OpenAI chief Sam Altman brought Cred founder Kunal Shah’s imaginative prompt to life by creating a video featuring a bicycle race on the ocean using Sora.
Altman had a busy Thursday as OpenAI introduced its text-to-video generation model, Sora. Eager to engage with users, Altman took to X, urging them to contribute prompt ideas. These user-provided prompts served as the creative fuel for Altman, inspiring the videos he crafted.
Shah’s prompt read, “A bicycle race on the ocean with different animals as athletes riding the bicycles with a drone camera view.”
OpenAI’s Sora is designed to understand and simulate complex scenes, featuring multiple characters, specific motions, and intricate details of the subject and background. The model not only interprets user prompts accurately but also ensures the persistence of characters and visual style throughout the generated video.
One of Sora’s standout features is its ability to take existing still images and breathe life into them, animating the content with precision and attention to detail. Additionally, it can extend or fill in missing frames in an existing video, showcasing its versatility in manipulating visual data.

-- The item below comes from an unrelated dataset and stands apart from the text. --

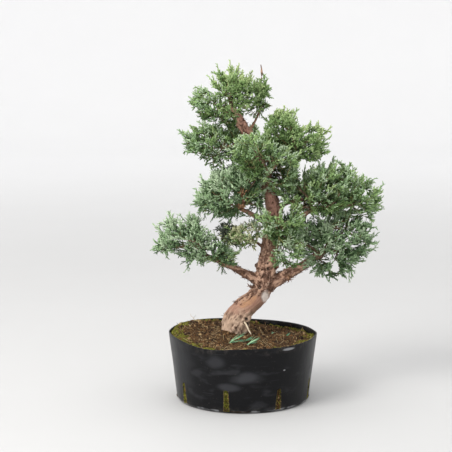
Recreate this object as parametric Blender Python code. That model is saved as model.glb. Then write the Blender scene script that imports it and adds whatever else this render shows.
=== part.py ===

Sora builds on past research in DALL·E and GPT models. It uses the recaptioning technique from DALL·E 3, which involves generating highly descriptive captions for the visual training data.
While Sora’s capabilities are impressive, OpenAI acknowledges certain weaknesses, such as challenges in accurately simulating the physics of complex scenes and occasional confusion regarding spatial details in prompts.